Recently two nice papers appeared on the arXiv, the most recent by Galley and Masanes, and the oldest by López Grande et al.. They are both – although a bit indirectly – about the age old question of the equivalence between proper and improper mixtures.

A proper mixture is when you prepare the states $\ket{0}$ and $\ket{1}$ with probability $p$ and $1-p$, obtaining the density matrix
\[ \rho_\text{proper} = p\ket{0}\bra{0} + (1-p)\ket{1}\bra{1}.\] An improper mixture is when you prepare the entangled state $\sqrt{p}\ket{0}\ket{0} + \sqrt{1-p}\ket{1}\ket{1}$ and discard the second subsystem, obtaining the density matrix \[ \rho_\text{improper} = p\ket{0}\bra{0} + (1-p)\ket{1}\bra{1}.\] The question is then why do these different preparation procedures give rise to the same statistics (and therefore it is legitimate to represent them with the same density matrix).
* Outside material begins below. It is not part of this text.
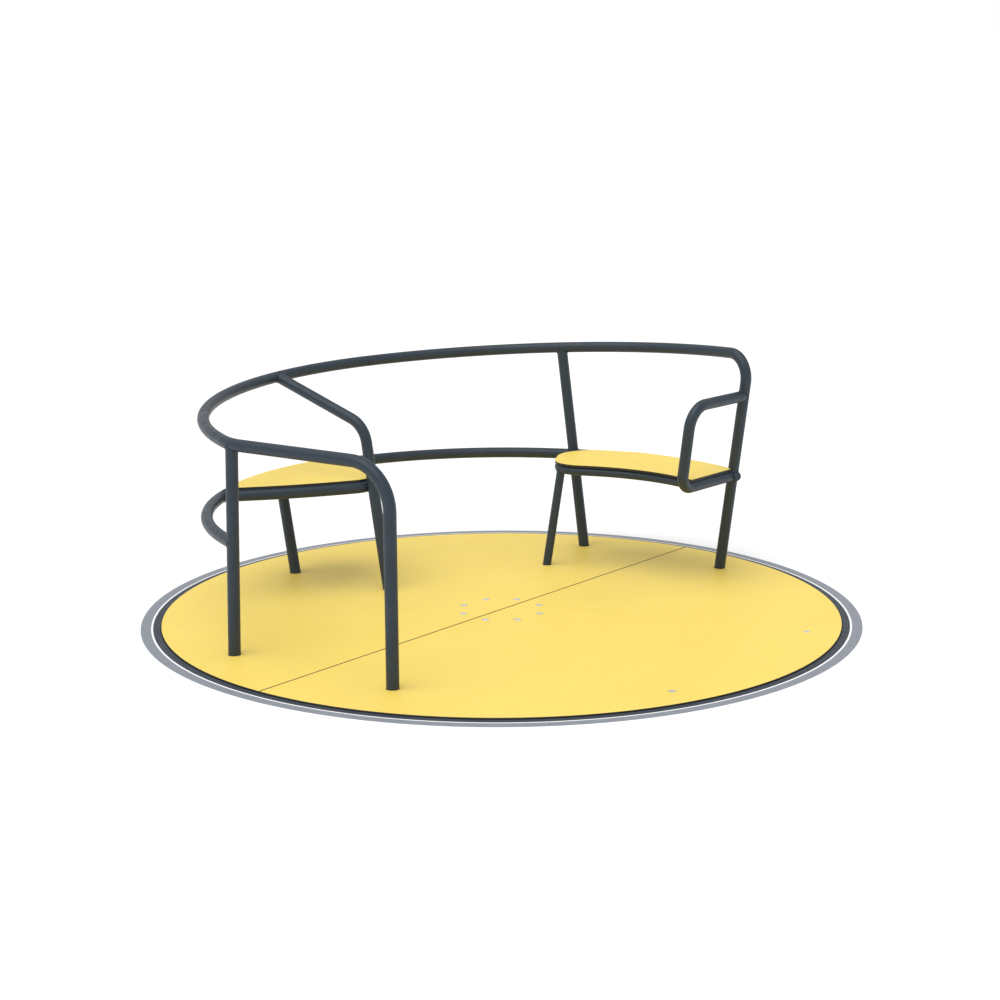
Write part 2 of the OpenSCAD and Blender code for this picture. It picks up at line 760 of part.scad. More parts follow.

Well, do they? I’m not so sure about that! The procedure to prepare the proper mixture is rather vague, so we can’t really answer whether is it appropriate to represent it via the density matrix $\rho_\text{proper}$. To remove the vagueness, I asked an experimentalist how she prepared the state $\frac12(\ket{0}\bra{0}+\ket{1}\bra{1})$ that was necessary for an experiment. “Easy”, she told me, “I prepared $n$ copies of $\ket{0}$, $n$ copies of $\ket{1}$, and then combined the statistics.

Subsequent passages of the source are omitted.